Lagrangian immersions in the product of Lorentzian two manifold

For Lorentzian 2-manifolds $(\Sigma_1,g_1)$ and $(\Sigma_2,g_2)$ we consider the two product para-K\"ahler structures $(G^{\epsilon},J,\Omega^{\epsilon})$ defined on the product four manifold $\Sigma_1\times\Sigma_2$, with $\epsilon=\pm 1$. We show that the metric $G^{\epsilon}$ is locally conformally flat (resp. Einstein) if and only if the Gauss curvatures $\kappa_1,\kappa_2$ of $g_1,g_2$, respectively, are both constants satisfying $\kappa_1=-\epsilon\kappa_2$ (resp. $\kappa_1=\epsilon\kappa_2$).

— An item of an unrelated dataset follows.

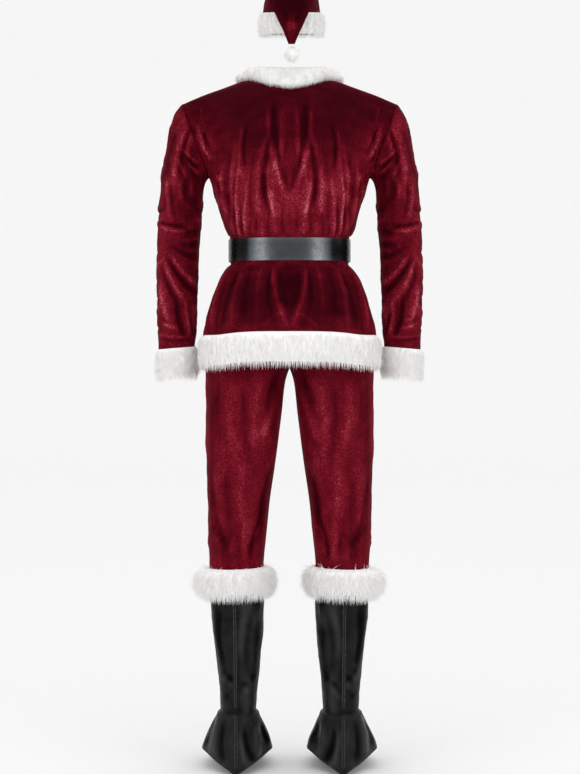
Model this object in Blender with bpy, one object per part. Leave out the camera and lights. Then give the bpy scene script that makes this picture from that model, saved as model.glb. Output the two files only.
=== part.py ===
"""Santa suit worn on nobody: hat, jacket, belt, trousers and boot covers.

Metres, +Z up.  The back of the suit faces -Y, the wearer's right is +X.
Heights in the tables are measured from the floor under the heels; the origin
is lifted to the shoulders, where the wearer holds the suit up.
"""
import math
from bisect import bisect_right

import bpy
import bmesh
from mathutils import Matrix, Vector

# Driving dimensions
ORIGIN_HEIGHT = 1.500       # shoulders above the floor
CLOTH = 0.0020              # velvet wall
LEATHERCLOTH = 0.0016       # boot cover wall
SEAM = 0.0003               # gap between pieces that are sewn together
UNDERARM = 1.332            # lowest point of the armhole
UNDERARM_HALF = 0.1810
SHOULDER = 1.4985           # shoulder tip
SHOULDER_HALF = 0.242
ARMHOLE_BACK = 0.056        # how far the armhole reaches to the back and the front
ARMHOLE_FRONT = 0.060
ARMHOLE_LEAN = 0.34         # how far the armhole goes out for each step up
NECK_HALF = 0.075
NECK_BACK = 0.066
NECK_FRONT = 0.088
NECK_DROP = 0.062           # front neckline below the neck points
BACK_NECK_DROP = 0.020
HEM_LIFT = 0.009            # the hem rides up at the centre back
LAP_SHARE = 0.045           # how far each front reaches past the centre
BODY_POWER = 2.25           # squareness of the body's sections
SHOULDER_POWER = 2.5
BELT_WIDTH = 0.050
BELT_THICK = 0.0025
BELT_HEIGHT = 1.168
WAIST = 1.1425              # lower end of the straight part under the belt
CROTCH = 0.905
HIP_RISE = 0.100            # height over which the crotch seam reaches the seat
WAISTBAND = (1.082, 1.116)
SEAT_CORNER = 0.88          # exponent of the hips' sections: under 1 is squarer than an ellipse
KNEE_CORNER = 0.92
TUCKED = 0.470              # below this the legs are round, inside the boot covers

# Body of the jacket: one row for each section, from the hem to the underarm
# Columns: height, half_width, back, front, seam_angle
BODY = (
    (0.912, 0.1930, 0.147, 0.149, 53),
    (0.945, 0.1940, 0.147, 0.149, 54),
    (0.981, 0.1945, 0.146, 0.148, 55),
    (1.035, 0.1825, 0.138, 0.142, 57),
    (1.089, 0.1650, 0.128, 0.133, 60),
    (1.116, 0.1520, 0.119, 0.124, 62),
    (1.134, 0.1390, 0.109, 0.115, 64),
    (1.1425, 0.1345, 0.105, 0.111, 67),
    (1.1935, 0.1345, 0.105, 0.111, 67),
    (1.206, 0.1400, 0.109, 0.116, 71),
    (1.224, 0.1460, 0.114, 0.120, 74),
    (1.278, 0.1630, 0.123, 0.128, 82),
    (UNDERARM, UNDERARM_HALF, 0.128, 0.133, 90),
)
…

We give the conditions on the Gauss curvatures for which every Lagrangian surface with parallel mean curvature vector is the product $\gamma_1\times\gamma_2\subset\Sigma_1\times\Sigma_2$, where $\gamma_1$ and $\gamma_2$ are curves of constant curvature. We study Lagrangian surfaces in the product $d{\mathbb S}^2\times d{\mathbb S}^2$ with non null parallel mean curvature vector and finally, we explore the stability and Hamiltonian stability of certain minimal Lagrangian surfaces and $H$-minimal surfaces.